Thermal Fatigue Life Prediction of BGA Solder Joints Using a Creep Constitutive Equation Incorporating Microstructural Coarsening Effect

Abstract

A thermal fatigue life prediction method is proposed for Sn–Ag–Cu solder joints that incorporates the effect of creep strength reduction due to microstructural coarsening of the solder during thermal cycling. The proposed method was used to predict the thermal fatigue life of solder joints in a BGA (ball grid array) semiconductor package. In the study, the thermal fatigue life was calculated through as follows. A creep constitutive equation for the solder that incorporates the strain-enhanced growth of the intermetallic compounds in the solder was used to update the constitutive equation at each given cycle and the relationship between inelastic strain energy density range and the number of cycles of the solder joint was obtained to calculate the fatigue life.

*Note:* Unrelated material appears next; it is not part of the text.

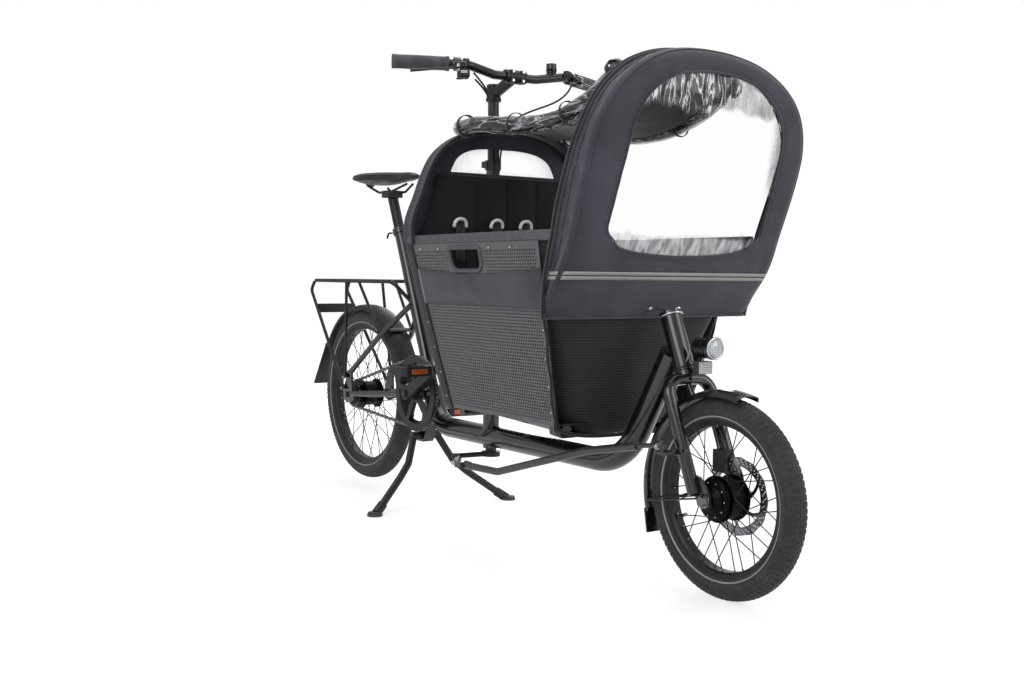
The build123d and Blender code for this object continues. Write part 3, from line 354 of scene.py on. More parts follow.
@dataclass(frozen=True)
class Metal(Finish):
    """Bare, plated or anodised metal, brushed along an axis."""

    brush: Point = (1, 1, 12)

    def shade(self, g: Graph) -> None:
        """Brush lines in the roughness and a faint tarnish in the colour."""
        lines = g.noise(1800, 2, self.brush)
        dark = tone(self.color, 0.7)
        g.dress(Base_Color=g.blend(g.span(g.noise(70), 0.35, 0.7), dark, self.color), Metallic=1.0,
                Roughness=g.span(lines, 0.3, 0.7, self.roughness - 0.08, self.roughness + 0.1),
                Normal=g.bump(lines, 0.00004, 0.3))


@dataclass(frozen=True)
class Rubber(Finish):
    """Tyre and grip rubber: dull, with a fine dusty bloom."""

    def shade(self, g: Graph) -> None:
        """Dull bloom and fine pits."""
        bloom = tone(self.color, 1.7, 0.004)
        g.dress(Base_Color=g.blend(g.span(g.noise(35, 5), 0.4, 0.75), self.color, bloom), Sheen_Weight=0.15,
                Sheen_Roughness=0.5, Roughness=g.span(g.noise(120), 0.3, 0.7, self.roughness - 0.08,
                self.roughness + 0.08), Normal=g.bump(g.noise(1400, 4), 0.0002, 0.4))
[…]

As the number of thermal cycles increased, the intermetallic compounds grew, and in conjunction with this, the inelastic strain energy density range increased, causing the thermal fatigue life of the solder joint to decrease compared with that without the microstructural coarsening effect. Since the growth of intermetallic compounds under field conditions with a long dwell time is large compared with that during accelerated tests, the decrease in thermal fatigue life due to microstructural coarsening was found to be significant under field conditions with a long dwell time.